To repent, one must confess — Viduy, or confession, is an integral part of Yom Kippur services. The two types of confession, Al chet and Ashamnu, help Jews consider their transgressions. The sins are recited and expressed in plural form ("We are guilty of 'X'...") so that the individual and the community can repent and seek forgiveness at once. Slichot (penitential prayers) are also recited at the first service and throughout the observance of Yom Kippur.
The morning service, Shacharit, starts early, and prayer continues throughout the day. Following Shacharit and prior to Musaf, mourners recite a special memorial prayer, the Yizkor ("May God Remember"), and vow to make a charitable donation (tzedekah) in memory of their departed loved ones. Usually, Jews light a Yarzheit candle before Kol Nidrei services to remember those who have died, and let it burn until the following evening, when sunset signifies the end of the Yom Kippur holiday.

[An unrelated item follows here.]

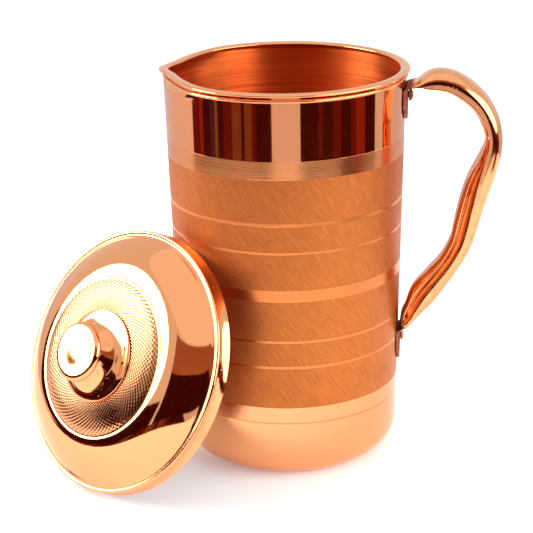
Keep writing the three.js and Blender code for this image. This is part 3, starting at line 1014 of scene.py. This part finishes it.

The gates (of heaven) are "opened" at the onset of Rosh Hashanah, opening the communication of man's sins to God. The celebration of Yom Kippur ends with Neilah, which means "closing the gate." The Ark remains open during this entire service, indicating that the gates of heaven are open to these final prayers. Because the Ark stays open, it is customary for the congregation to remain standing throughout Neilah. It is at this time that Jews make their final plea for forgiveness, asking that God seal their names in the "Book of Life" and so bring them the promise of a good new year.
Neilah concludes with a lengthy, loud blast of the shofar as the congregation exclaims "L'shanah habaah bi'Yerushalayim" -- "Next year in Jerusalem!"